Sono chiamati processi partecipativi circolari: cittadini che collaborano per risolvere problemi delle comunità di cui fanno parte, insieme, relazionandosi attraverso tecniche ormai protocollate di confronto costruttivo sui temi della sanità, welfare, urbanistica, regolamentazione e governance locale. Questi processi vengono messi in atto partendo da segnalazioni portate all’attenzione dai cittadini stessi, e il loro ruolo di supervisori dell’azione pubblica ha termine solamente con il compimento del progetto selezionato dalla comunità.

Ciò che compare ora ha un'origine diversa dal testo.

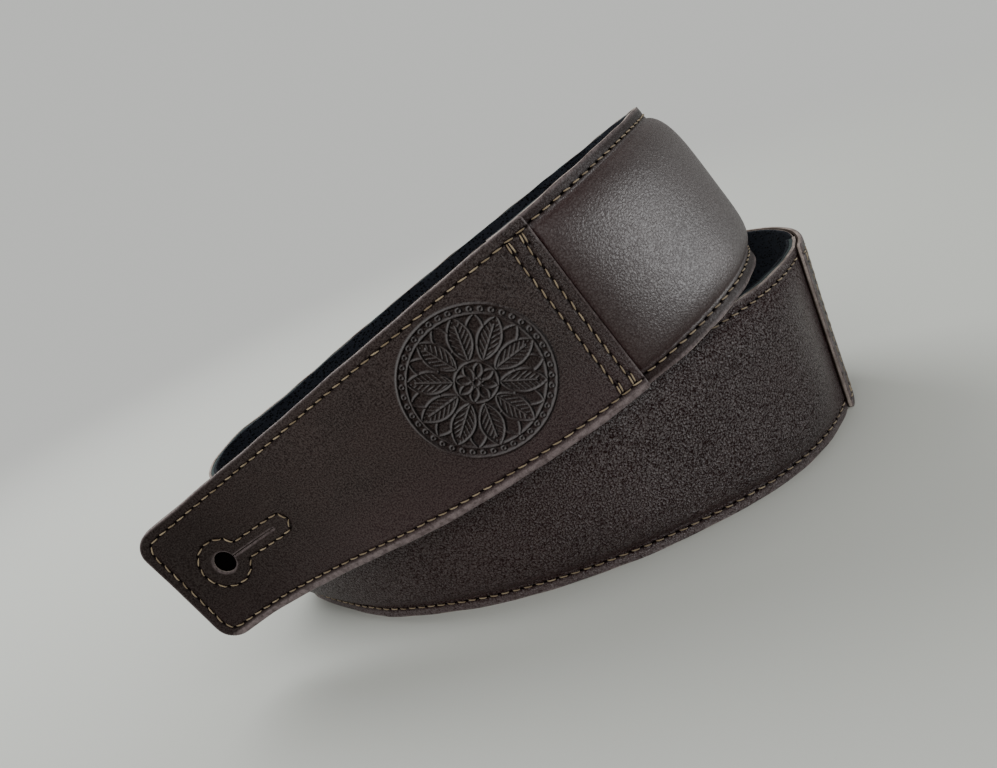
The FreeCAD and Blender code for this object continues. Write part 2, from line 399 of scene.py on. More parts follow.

Salisburgo 2010, azione spontanea di riuso temporaneo di uno spazio urbano, ad opera delle comunità di quartiere.

La sfida contemporanea sta nella creazione di piattaforme adatte a questo confronto, piazze digitali create per ospitare il dibattito delle comunità locali rispecchiando la trasparenza che ne caratterizza l’operato.

“La progettazione partecipata è un processo educativo”, spiega Raymond Lorenzo di ABCittà, “Questo tipo di interazione tra i cittadini garantisce la conoscenza reciproca e il senso di appartenenza alla località, costruendo il concetto di comunità”. Il web non deve quindi essere visto come una scorciatoia, un metodo per semplificare i complessi percorsi reali di condivisione, ma piuttosto è da intendere come un innovazione tesa ad affiancare la progettazione reale, per massimizzarne la copertura e connettere il lavoro svolto dalla comunità ad entità più grandi, come sponsor, istituzioni ed esperimenti simili nei contenuti.

L’obiettivo di CivicWise è quello di generare una piattaforma che permetta l’interazione tra le comunità, l’identificazione del tema, la definizione di adeguate soluzioni progettuali, la scelta di un progetto, il suo finanziamento, la sua gestione e realizzazione direttamente dalla base, coprendo tutti gli step necessari alla finalizzazione del processo e sostenendo le comunità nei loro sforzi. Nessuna mediazione, nessun compromesso: solo cittadini uniti da un fine: Lavorare insieme per raggiungere uno scopo condiviso.